__THE EXERCISE__
Please give the listing again in its entirety, exactly as written.

━━━━━ EXERCISE INPUT

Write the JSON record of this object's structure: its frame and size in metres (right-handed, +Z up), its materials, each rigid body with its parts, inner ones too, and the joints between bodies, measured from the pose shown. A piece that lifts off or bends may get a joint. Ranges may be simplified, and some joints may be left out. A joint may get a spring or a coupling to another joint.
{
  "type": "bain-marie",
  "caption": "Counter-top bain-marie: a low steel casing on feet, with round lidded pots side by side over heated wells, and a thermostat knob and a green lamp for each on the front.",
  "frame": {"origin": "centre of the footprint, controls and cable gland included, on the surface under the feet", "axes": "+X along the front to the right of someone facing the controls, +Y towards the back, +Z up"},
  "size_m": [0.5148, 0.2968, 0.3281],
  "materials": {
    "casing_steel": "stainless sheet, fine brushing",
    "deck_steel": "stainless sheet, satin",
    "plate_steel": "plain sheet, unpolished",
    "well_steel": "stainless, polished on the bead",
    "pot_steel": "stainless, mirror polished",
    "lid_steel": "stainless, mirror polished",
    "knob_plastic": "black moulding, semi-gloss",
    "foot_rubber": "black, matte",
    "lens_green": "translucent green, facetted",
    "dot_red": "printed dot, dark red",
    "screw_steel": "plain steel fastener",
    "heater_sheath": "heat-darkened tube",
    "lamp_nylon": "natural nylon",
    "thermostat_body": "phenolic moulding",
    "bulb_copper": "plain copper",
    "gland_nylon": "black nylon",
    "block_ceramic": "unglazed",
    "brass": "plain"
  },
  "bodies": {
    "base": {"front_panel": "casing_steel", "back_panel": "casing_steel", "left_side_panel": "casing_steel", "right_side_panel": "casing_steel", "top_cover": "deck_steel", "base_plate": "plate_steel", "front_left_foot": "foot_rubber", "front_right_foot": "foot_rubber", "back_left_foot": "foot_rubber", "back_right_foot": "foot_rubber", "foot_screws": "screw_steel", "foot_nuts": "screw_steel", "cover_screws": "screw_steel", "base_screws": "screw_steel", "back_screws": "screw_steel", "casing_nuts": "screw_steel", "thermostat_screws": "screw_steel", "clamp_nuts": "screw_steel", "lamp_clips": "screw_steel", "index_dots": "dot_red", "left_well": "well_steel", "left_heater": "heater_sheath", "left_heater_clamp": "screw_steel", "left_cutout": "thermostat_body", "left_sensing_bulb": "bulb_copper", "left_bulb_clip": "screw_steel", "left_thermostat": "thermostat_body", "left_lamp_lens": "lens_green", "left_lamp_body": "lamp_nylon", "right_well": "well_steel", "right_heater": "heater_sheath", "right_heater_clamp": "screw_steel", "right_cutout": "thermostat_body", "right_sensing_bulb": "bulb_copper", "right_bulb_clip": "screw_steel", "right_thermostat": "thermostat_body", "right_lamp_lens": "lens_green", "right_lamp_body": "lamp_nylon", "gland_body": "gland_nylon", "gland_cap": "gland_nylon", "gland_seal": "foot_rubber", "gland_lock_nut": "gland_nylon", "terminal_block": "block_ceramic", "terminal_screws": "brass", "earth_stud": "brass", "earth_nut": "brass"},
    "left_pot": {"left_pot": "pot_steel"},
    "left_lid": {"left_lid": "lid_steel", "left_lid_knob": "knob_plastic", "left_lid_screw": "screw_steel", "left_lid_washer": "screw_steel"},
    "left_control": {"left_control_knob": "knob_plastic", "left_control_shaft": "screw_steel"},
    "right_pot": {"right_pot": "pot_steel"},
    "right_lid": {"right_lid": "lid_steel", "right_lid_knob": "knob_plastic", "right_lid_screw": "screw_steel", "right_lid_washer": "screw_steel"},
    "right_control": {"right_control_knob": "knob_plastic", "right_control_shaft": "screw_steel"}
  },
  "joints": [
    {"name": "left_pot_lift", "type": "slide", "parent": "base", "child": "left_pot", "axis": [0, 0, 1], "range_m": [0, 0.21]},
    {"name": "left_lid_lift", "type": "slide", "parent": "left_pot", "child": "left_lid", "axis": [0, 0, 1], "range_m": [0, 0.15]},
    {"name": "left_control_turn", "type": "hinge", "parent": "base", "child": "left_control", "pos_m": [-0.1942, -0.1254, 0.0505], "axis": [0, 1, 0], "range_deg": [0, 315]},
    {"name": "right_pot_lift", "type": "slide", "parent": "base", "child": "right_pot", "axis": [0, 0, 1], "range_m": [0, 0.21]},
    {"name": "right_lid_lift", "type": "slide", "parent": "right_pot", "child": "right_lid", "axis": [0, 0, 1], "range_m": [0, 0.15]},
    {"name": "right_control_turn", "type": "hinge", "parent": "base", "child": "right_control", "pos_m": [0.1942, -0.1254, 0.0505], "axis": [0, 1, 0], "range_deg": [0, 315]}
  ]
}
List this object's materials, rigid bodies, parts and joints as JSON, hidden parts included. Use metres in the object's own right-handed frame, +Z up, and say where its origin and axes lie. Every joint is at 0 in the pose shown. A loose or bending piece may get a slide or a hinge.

━━━━━━━━━━

__OUTPUT BELOW__
Write the JSON record of this object's structure: its frame and size in metres (right-handed, +Z up), its materials, each rigid body with its parts, inner ones too, and the joints between bodies, measured from the pose shown. A piece that lifts off or bends may get a joint. Ranges may be simplified, and some joints may be left out. A joint may get a spring or a coupling to another joint.
{
  "type": "bain-marie",
  "caption": "Counter-top bain-marie: a low steel casing on feet, with round lidded pots side by side over heated wells, and a thermostat knob and a green lamp for each on the front.",
  "frame": {"origin": "centre of the footprint, controls and cable gland included, on the surface under the feet", "axes": "+X along the front to the right of someone facing the controls, +Y towards the back, +Z up"},
  "size_m": [0.5148, 0.2968, 0.3281],
  "materials": {
    "casing_steel": "stainless sheet, fine brushing",
    "deck_steel": "stainless sheet, satin",
    "plate_steel": "plain sheet, unpolished",
    "well_steel": "stainless, polished on the bead",
    "pot_steel": "stainless, mirror polished",
    "lid_steel": "stainless, mirror polished",
    "knob_plastic": "black moulding, semi-gloss",
    "foot_rubber": "black, matte",
    "lens_green": "translucent green, facetted",
    "dot_red": "printed dot, dark red",
    "screw_steel": "plain steel fastener",
    "heater_sheath": "heat-darkened tube",
    "lamp_nylon": "natural nylon",
    "thermostat_body": "phenolic moulding",
    "bulb_copper": "plain copper",
    "gland_nylon": "black nylon",
    "block_ceramic": "unglazed",
    "brass": "plain"
  },
  "bodies": {
    "base": {"front_panel": "casing_steel", "back_panel": "casing_steel", "left_side_panel": "casing_steel", "right_side_panel": "casing_steel", "top_cover": "deck_steel", "base_plate": "plate_steel", "front_left_foot": "foot_rubber", "front_right_foot": "foot_rubber", "back_left_foot": "foot_rubber", "back_right_foot": "foot_rubber", "foot_screws": "screw_steel", "foot_nuts": "screw_steel", "cover_screws": "screw_steel", "base_screws": "screw_steel", "back_screws": "screw_steel", "casing_nuts": "screw_steel", "thermostat_screws": "screw_steel", "clamp_nuts": "screw_steel", "lamp_clips": "screw_steel", "index_dots": "dot_red", "left_well": "well_steel", "left_heater": "heater_sheath", "left_heater_clamp": "screw_steel", "left_cutout": "thermostat_body", "left_sensing_bulb": "bulb_copper", "left_bulb_clip": "screw_steel", "left_thermostat": "thermostat_body", "left_lamp_lens": "lens_green", "left_lamp_body": "lamp_nylon", "right_well": "well_steel", "right_heater": "heater_sheath", "right_heater_clamp": "screw_steel", "right_cutout": "thermostat_body", "right_sensing_bulb": "bulb_copper", "right_bulb_clip": "screw_steel", "right_thermostat": "thermostat_body", "right_lamp_lens": "lens_green", "right_lamp_body": "lamp_nylon", "gland_body": "gland_nylon", "gland_cap": "gland_nylon", "gland_seal": "foot_rubber", "gland_lock_nut": "gland_nylon", "terminal_block": "block_ceramic", "terminal_screws": "brass", "earth_stud": "brass", "earth_nut": "brass"},
    "left_pot": {"left_pot": "pot_steel"},
    "left_lid": {"left_lid": "lid_steel", "left_lid_knob": "knob_plastic", "left_lid_screw": "screw_steel", "left_lid_washer": "screw_steel"},
    "left_control": {"left_control_knob": "knob_plastic", "left_control_shaft": "screw_steel"},
    "right_pot": {"right_pot": "pot_steel"},
    "right_lid": {"right_lid": "lid_steel", "right_lid_knob": "knob_plastic", "right_lid_screw": "screw_steel", "right_lid_washer": "screw_steel"},
    "right_control": {"right_control_knob": "knob_plastic", "right_control_shaft": "screw_steel"}
  },
  "joints": [
    {"name": "left_pot_lift", "type": "slide", "parent": "base", "child": "left_pot", "axis": [0, 0, 1], "range_m": [0, 0.21]},
    {"name": "left_lid_lift", "type": "slide", "parent": "left_pot", "child": "left_lid", "axis": [0, 0, 1], "range_m": [0, 0.15]},
    {"name": "left_control_turn", "type": "hinge", "parent": "base", "child": "left_control", "pos_m": [-0.1942, -0.1254, 0.0505], "axis": [0, 1, 0], "range_deg": [0, 315]},
    {"name": "right_pot_lift", "type": "slide", "parent": "base", "child": "right_pot", "axis": [0, 0, 1], "range_m": [0, 0.21]},
    {"name": "right_lid_lift", "type": "slide", "parent": "right_pot", "child": "right_lid", "axis": [0, 0, 1], "range_m": [0, 0.15]},
    {"name": "right_control_turn", "type": "hinge", "parent": "base", "child": "right_control", "pos_m": [0.1942, -0.1254, 0.0505], "axis": [0, 1, 0], "range_deg": [0, 315]}
  ]
}
List this object's materials, rigid bodies, parts and joints as JSON, hidden parts included. Use metres in the object's own right-handed frame, +Z up, and say where its origin and axes lie. Every joint is at 0 in the pose shown. A loose or bending piece may get a slide or a hinge.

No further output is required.